Les deux jeunes échafaudent un nouveau plan: Mehdi se rendrait au Maroc, où il pourrait pleinement faire valoir sa nationalité suisse et regagner le pays. Pour passer clandestinement la frontière algéro-marocaine, officiellement fermée, Joachim et Mehdi parviennent à contacter un passeur via Internet.

Passage clandestin
En rase campagne, le franchissement de la frontière est rocambolesque: «Des gendarmes m’ont regardé, ils ont demandé: ‘C’est tout ce qu’il y a?’ On a donné l’argent et ils nous ont dit: ‘Allez, courez!’ Tout autour, il y avait des tours d’observation avec d’autres gendarmes armés de mitraillettes qui faisaient semblant de regarder ailleurs.» Quelques centaines de mètres plus loin, Mehdi est sur territoire marocain, hors de danger. Il faudra encore quelques jours pour se faire établir un nouveau passeport, et enfin regagner la Suisse – le 7 décembre, près de 5 mois après son départ en «vacances».

D’abord placé dans un foyer pour mineurs à Lausanne, Mehdi a dû encore se bagarrer pour faire admettre aux services sociaux qu’il habiterait chez son ami – la moindre des choses. Aujourd’hui encore, rien n’est évident pour ce jeune couple. Pas même de se promener ensemble, car les menaces de mort proférées contre Mehdi sont encore très vives dans leur esprit. «S’ils sont assez fous pour nous tuer, conclut Joachim, ils le feront. Mais je crois qu’ils n’en ont plus rien à faire – ils ne considèrent plus Mehdi comme leur fils, ils veulent qu’il change de nom. D’un côté, c’est rassurant.»

Illustration: Adrienne Barman

 

«L’intégrité et la sécurité de la personne aurait dû passer avant toute autre considération»
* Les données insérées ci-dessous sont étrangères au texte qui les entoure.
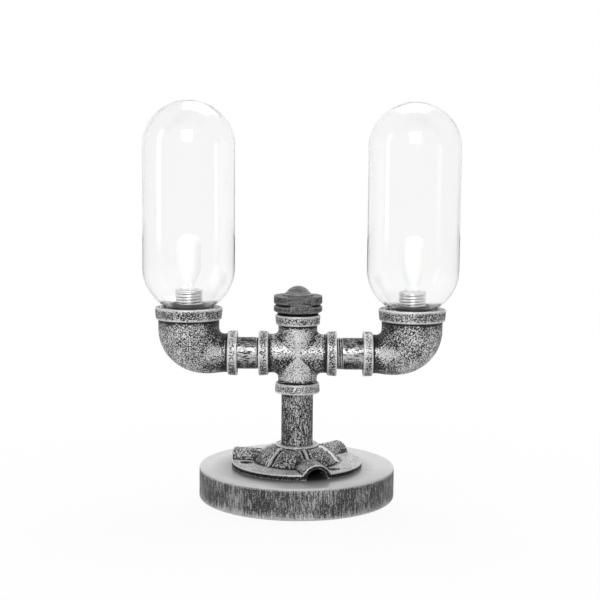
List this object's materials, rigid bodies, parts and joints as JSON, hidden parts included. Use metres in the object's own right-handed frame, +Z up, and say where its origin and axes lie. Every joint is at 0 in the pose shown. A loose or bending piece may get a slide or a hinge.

Pour le co-président de Pink Cross Yves de Matteis, qui a suivi l’affaire de près, la relative impuissance de la diplomatie suisse dans cette affaire n’est guère étonnante, compte tenu des impératifs liés au droit international et des moyens très modestes à la disposition d’une représentation comme celle d’Alger. «S’il s’était agi simplement d’un mineur, on aurait trouvé de nombreux soutiens dans la société civile. Mais dès lors que l’on parle d’homosexualité, il n’existe plus aucun relais dans ces pays-là.» Dans de telles conditions, aurait-on pu attendre de l’Ambassade qu’elle héberge Mehdi? «Si l’on considère que l’intégrité et la sécurité de la personne étaient en jeu, cela devrait passer avant toute autre considération. Mais hélas, c’est rarement le cas.»

Des gays algériens particulièrement vulnérables

Au mieux ignorés par la population, les homos algériens n’ont ni structures pour les défendre, ni lieux pour se rencontrer. Même si les lois punissant les actes «contre-nature» d’un maximum de 3 ans de prison semblent peu appliquées, c’est au sein de la société, et souvent de la famille, que les hommes perçus comme homosexuels peuvent être l’objet de sévices, voire d’atteintes à leur vie. Ces dernières années, plusieurs d’entre eux ont été amenés à fuir le pays.